Given data —
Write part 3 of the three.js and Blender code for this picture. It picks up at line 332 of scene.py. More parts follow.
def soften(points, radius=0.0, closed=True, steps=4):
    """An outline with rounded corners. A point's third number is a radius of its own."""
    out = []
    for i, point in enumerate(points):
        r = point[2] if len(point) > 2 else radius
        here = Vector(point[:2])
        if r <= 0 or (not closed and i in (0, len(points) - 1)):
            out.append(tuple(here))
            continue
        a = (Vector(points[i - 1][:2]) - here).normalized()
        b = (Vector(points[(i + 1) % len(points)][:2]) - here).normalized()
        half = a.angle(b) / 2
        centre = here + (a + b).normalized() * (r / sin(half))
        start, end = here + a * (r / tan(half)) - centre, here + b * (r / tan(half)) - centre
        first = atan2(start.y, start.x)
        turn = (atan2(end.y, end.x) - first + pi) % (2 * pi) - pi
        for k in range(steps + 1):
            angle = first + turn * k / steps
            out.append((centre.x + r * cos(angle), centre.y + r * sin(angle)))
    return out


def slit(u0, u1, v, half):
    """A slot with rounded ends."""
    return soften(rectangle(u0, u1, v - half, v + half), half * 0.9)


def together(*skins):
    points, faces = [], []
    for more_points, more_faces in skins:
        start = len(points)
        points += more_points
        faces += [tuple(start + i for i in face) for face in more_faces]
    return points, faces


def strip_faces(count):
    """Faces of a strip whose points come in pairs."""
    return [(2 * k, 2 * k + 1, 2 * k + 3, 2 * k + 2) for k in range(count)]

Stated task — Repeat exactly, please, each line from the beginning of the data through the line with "return points, faces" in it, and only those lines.

Written response —
Write part 3 of the three.js and Blender code for this picture. It picks up at line 332 of scene.py. More parts follow.
def soften(points, radius=0.0, closed=True, steps=4):
    """An outline with rounded corners. A point's third number is a radius of its own."""
    out = []
    for i, point in enumerate(points):
        r = point[2] if len(point) > 2 else radius
        here = Vector(point[:2])
        if r <= 0 or (not closed and i in (0, len(points) - 1)):
            out.append(tuple(here))
            continue
        a = (Vector(points[i - 1][:2]) - here).normalized()
        b = (Vector(points[(i + 1) % len(points)][:2]) - here).normalized()
        half = a.angle(b) / 2
        centre = here + (a + b).normalized() * (r / sin(half))
        start, end = here + a * (r / tan(half)) - centre, here + b * (r / tan(half)) - centre
        first = atan2(start.y, start.x)
        turn = (atan2(end.y, end.x) - first + pi) % (2 * pi) - pi
        for k in range(steps + 1):
            angle = first + turn * k / steps
            out.append((centre.x + r * cos(angle), centre.y + r * sin(angle)))
    return out


def slit(u0, u1, v, half):
    """A slot with rounded ends."""
    return soften(rectangle(u0, u1, v - half, v + half), half * 0.9)


def together(*skins):
    points, faces = [], []
    for more_points, more_faces in skins:
        start = len(points)
        points += more_points
        faces += [tuple(start + i for i in face) for face in more_faces]
    return points, faces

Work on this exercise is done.